* START Supplied data *
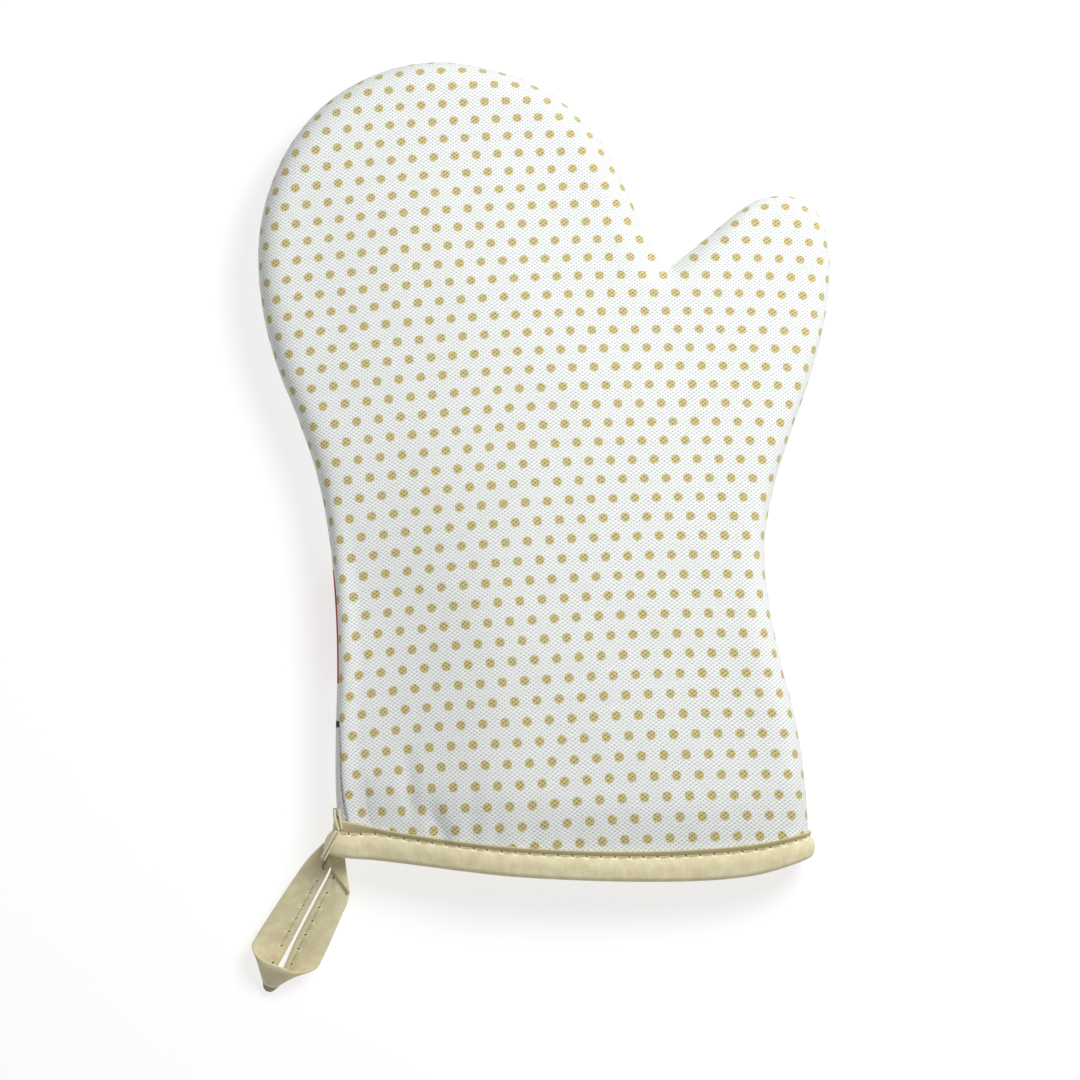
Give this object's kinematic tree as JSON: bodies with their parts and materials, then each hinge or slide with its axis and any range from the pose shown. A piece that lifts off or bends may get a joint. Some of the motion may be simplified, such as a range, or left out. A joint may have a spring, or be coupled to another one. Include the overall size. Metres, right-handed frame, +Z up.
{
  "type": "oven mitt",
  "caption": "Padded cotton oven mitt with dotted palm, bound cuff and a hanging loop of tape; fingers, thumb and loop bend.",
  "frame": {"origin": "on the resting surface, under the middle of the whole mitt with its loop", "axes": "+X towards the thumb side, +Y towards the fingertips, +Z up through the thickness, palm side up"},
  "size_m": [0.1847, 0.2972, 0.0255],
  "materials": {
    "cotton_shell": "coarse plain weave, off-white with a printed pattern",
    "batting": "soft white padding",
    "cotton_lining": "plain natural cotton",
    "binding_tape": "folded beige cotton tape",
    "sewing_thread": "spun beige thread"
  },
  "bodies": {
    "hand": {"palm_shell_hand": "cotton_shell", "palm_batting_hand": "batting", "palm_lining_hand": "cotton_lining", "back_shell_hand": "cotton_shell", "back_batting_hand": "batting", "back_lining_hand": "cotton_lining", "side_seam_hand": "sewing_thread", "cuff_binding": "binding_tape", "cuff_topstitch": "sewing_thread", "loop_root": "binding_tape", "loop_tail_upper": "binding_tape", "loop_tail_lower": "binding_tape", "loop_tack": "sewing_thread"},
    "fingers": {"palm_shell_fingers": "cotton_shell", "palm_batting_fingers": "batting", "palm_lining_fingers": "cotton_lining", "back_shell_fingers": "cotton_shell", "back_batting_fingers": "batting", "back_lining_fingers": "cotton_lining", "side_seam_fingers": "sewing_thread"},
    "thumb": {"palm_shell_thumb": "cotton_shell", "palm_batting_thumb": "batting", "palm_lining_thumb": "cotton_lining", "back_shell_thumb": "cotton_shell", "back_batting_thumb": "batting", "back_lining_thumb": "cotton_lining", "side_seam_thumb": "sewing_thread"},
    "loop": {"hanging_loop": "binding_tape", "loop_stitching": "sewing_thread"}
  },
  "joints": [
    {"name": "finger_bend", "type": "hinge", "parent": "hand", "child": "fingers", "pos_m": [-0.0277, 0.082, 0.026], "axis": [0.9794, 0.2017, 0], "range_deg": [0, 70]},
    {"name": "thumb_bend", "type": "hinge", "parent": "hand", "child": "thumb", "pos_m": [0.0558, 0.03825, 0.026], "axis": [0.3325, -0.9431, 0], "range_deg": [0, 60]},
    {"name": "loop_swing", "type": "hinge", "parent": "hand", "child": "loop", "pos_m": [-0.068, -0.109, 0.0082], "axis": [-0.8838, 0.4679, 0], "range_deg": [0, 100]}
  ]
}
* END Supplied data *
Return the whole listing exactly, with every line included.

◆ **Result of the exercise**:
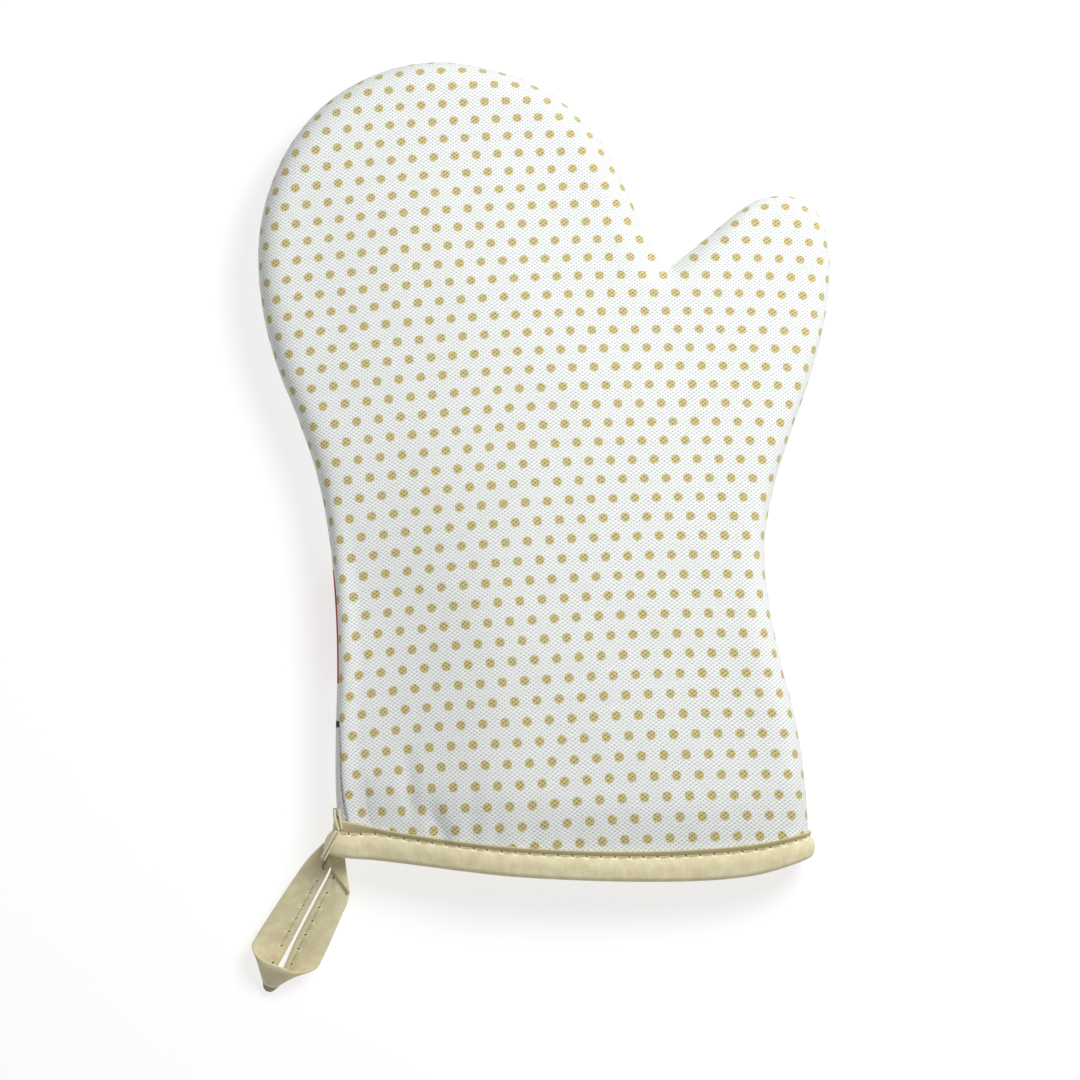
Give this object's kinematic tree as JSON: bodies with their parts and materials, then each hinge or slide with its axis and any range from the pose shown. A piece that lifts off or bends may get a joint. Some of the motion may be simplified, such as a range, or left out. A joint may have a spring, or be coupled to another one. Include the overall size. Metres, right-handed frame, +Z up.
{
  "type": "oven mitt",
  "caption": "Padded cotton oven mitt with dotted palm, bound cuff and a hanging loop of tape; fingers, thumb and loop bend.",
  "frame": {"origin": "on the resting surface, under the middle of the whole mitt with its loop", "axes": "+X towards the thumb side, +Y towards the fingertips, +Z up through the thickness, palm side up"},
  "size_m": [0.1847, 0.2972, 0.0255],
  "materials": {
    "cotton_shell": "coarse plain weave, off-white with a printed pattern",
    "batting": "soft white padding",
    "cotton_lining": "plain natural cotton",
    "binding_tape": "folded beige cotton tape",
    "sewing_thread": "spun beige thread"
  },
  "bodies": {
    "hand": {"palm_shell_hand": "cotton_shell", "palm_batting_hand": "batting", "palm_lining_hand": "cotton_lining", "back_shell_hand": "cotton_shell", "back_batting_hand": "batting", "back_lining_hand": "cotton_lining", "side_seam_hand": "sewing_thread", "cuff_binding": "binding_tape", "cuff_topstitch": "sewing_thread", "loop_root": "binding_tape", "loop_tail_upper": "binding_tape", "loop_tail_lower": "binding_tape", "loop_tack": "sewing_thread"},
    "fingers": {"palm_shell_fingers": "cotton_shell", "palm_batting_fingers": "batting", "palm_lining_fingers": "cotton_lining", "back_shell_fingers": "cotton_shell", "back_batting_fingers": "batting", "back_lining_fingers": "cotton_lining", "side_seam_fingers": "sewing_thread"},
    "thumb": {"palm_shell_thumb": "cotton_shell", "palm_batting_thumb": "batting", "palm_lining_thumb": "cotton_lining", "back_shell_thumb": "cotton_shell", "back_batting_thumb": "batting", "back_lining_thumb": "cotton_lining", "side_seam_thumb": "sewing_thread"},
    "loop": {"hanging_loop": "binding_tape", "loop_stitching": "sewing_thread"}
  },
  "joints": [
    {"name": "finger_bend", "type": "hinge", "parent": "hand", "child": "fingers", "pos_m": [-0.0277, 0.082, 0.026], "axis": [0.9794, 0.2017, 0], "range_deg": [0, 70]},
    {"name": "thumb_bend", "type": "hinge", "parent": "hand", "child": "thumb", "pos_m": [0.0558, 0.03825, 0.026], "axis": [0.3325, -0.9431, 0], "range_deg": [0, 60]},
    {"name": "loop_swing", "type": "hinge", "parent": "hand", "child": "loop", "pos_m": [-0.068, -0.109, 0.0082], "axis": [-0.8838, 0.4679, 0], "range_deg": [0, 100]}
  ]
}